Page 45 Review by Stephen

Eliza Duncan is a direct and diligent, no-nonsense kid with a passion for photography and a focus on ghosts. She’s enhanced her chances by studying not only composition but exposure and film development. We find her alone in the school’s dark room.

“Ghosts and I have that in common: we come alive in the dark. Jimmy Pickle said it’s because I blend in so well with the dark.
“That’s called racism.
“Jimmy Prickle also called me a weirdo and said I’m wasting precious film. I wanted to tell him that he is a waste of precious space on Earth, but I didn’t.
“That’s called making good choices.”

Eliza Duncan allows herself the smallest of smiles.

“I do that sometimes.”

Deliciously witty, astutely observed and astonishingly complex, this comes with layers of self-awareness, self-examination yet blind spots and moments of betrayal from even the kindest of corners. I’m going to teach this in schools as the best book on bullying.
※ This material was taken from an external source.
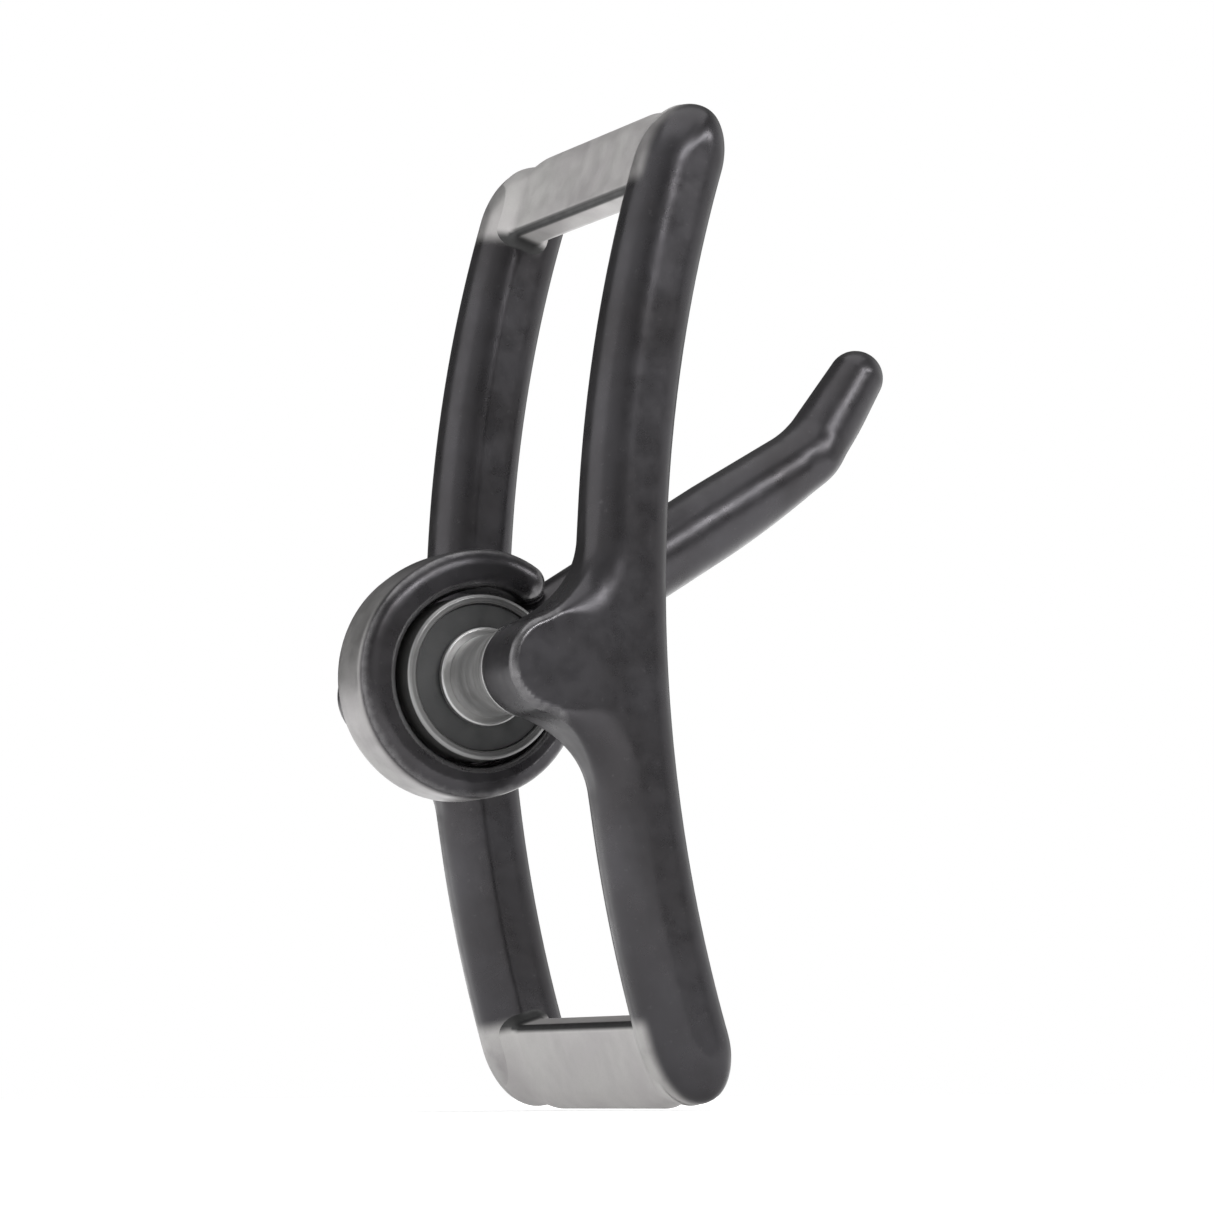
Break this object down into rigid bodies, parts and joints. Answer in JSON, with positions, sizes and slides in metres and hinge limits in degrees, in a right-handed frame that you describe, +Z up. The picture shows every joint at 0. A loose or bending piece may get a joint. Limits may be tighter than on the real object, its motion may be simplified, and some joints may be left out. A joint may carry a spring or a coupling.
{
  "type": "cleat horn with hook arm",
  "caption": "Bowed twin-bar horn frame with two end plates, a cross shaft on lugs and a bushed hook arm that swings through the window.",
  "frame": {"origin": "centre of the lower end plate's face on the rounded side of the bow", "axes": "+Z up along the frame from the lower end plate to the upper one, +X across the frame from the left bar to the right bar, +Y from the hollow side of the bow, where the arm reaches out, to its rounded side"},
  "size_m": [0.0684, 0.0921, 0.1522],
  "materials": {
    "dark_metal": "smooth dark gunmetal finish, semi-gloss",
    "pale_metal": "satin, bead-blasted pale grey",
    "shaft_metal": "turned, satin",
    "liner_black": "dark bearing liner, matt"
  },
  "bodies": {
    "frame": {"left_side_bar": "dark_metal", "right_side_bar": "dark_metal", "upper_end_plate": "pale_metal", "lower_end_plate": "pale_metal", "cross_shaft": "shaft_metal", "inner_sleeve": "shaft_metal", "left_thrust_washer": "shaft_metal", "right_thrust_washer": "shaft_metal", "left_spacer": "shaft_metal", "right_spacer": "shaft_metal"},
    "arm": {"hook_arm": "dark_metal", "bush_shell": "dark_metal", "bush_liner": "liner_black"}
  },
  "joints": [
    {"name": "arm_swing", "type": "hinge", "parent": "frame", "child": "arm", "pos_m": [0, 0.01996, 0.05865], "axis": [1, 0, 0], "range_deg": [-32, 90]}
  ]
}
In SHEETS Marjorie Glatt found her family laundromat infested with white-sheeted ghosts: with its schedule of washes, tumble-dries and ironing, they thought it the perfect health spa. She adopted one as her new best friend: Wendell, a boy who’d drowned young. But now she too has been adopted – by her school’s most popular students who rule the roost by putting everyone else down. Marjorie, once a victim of this, spends the majority of the time feeling awkward about her newfound immunity for she fails to speak up for others, particularly when they start picking on Eliza who’s determined that there are ghosts, that she’ll snap one on celluloid, and soon has her sights set on Wendell.

Brief break: is this not the most perfect cover? What a narrative drive!

“This is the best time for ghosts, I think.” Eliza taps her camera. “See here? This is Lorraine. Like Lorraine Warren. Anyway, I’m working on a whole ghost collection. You know, for my portfolio.”
“Oh, uh. Wow.”
“So, you were talking to yourself?” Marjorie was talking to Wendell.
“I guess so.”
“That’s weird.”
“Yeah, well, tell that to Lorraine.”

Thanks to Thummler both her protagonists’ dialogue and interior monologues come with a dry delivery dropped into the panels with such phenomenally well judged timing that the entire narrative appears effortless. It isn’t, obviously: it’s the result of a craft almost incomparably well honed. Eliza’s dad Mr Duncan’s the funniest. He’s one of their school teachers doubling as poolside supervisor where the smart set has spent all day – not in the pool but by its side, munching fries.

“My wife told me to spend the summer break saving lives. The “Superman” position was filled, so here I am.... All right, I’ll catch your hooligans next week. Enjoy the concrete.”

As to the scene when Mr Duncan asks if Eliza will be okay in her bedroom by herself, his inhale (“I’m not going to be by myself”) then exhale (“I’m going to the darkroom”) is exquisite paternal relief. Their expressions throughout replicate the deadpan delivery with subtly nuanced shifts while Eliza’s face and especially eyes, glasses halfway down her nose, are a tour de force of composed pensiveness. And once again Thummler owns her unique pastel palette which pulls off the neat trick of being warm.

Anyway back to the conflicts of interest, and I promise you that they are multiple, intricate and ever-escalating, but let’s conclude at the start with Marjorie Glatt dubious about her unexpected popularity.

“Hearing that they my “friends” feels... wrong? I guess that’s expected then your former nemesis now refers to you as “Marjorie May” and bought you matching chokers.
“Maybe she’s trying to strangle me.”

DELICATES was my book of 2021. Only once you’ve read it, will you understand why.

Improbably, 2023’s conclusion to the trilogy (SHEETS, DELICATES, LIGHTS) was equally stunning!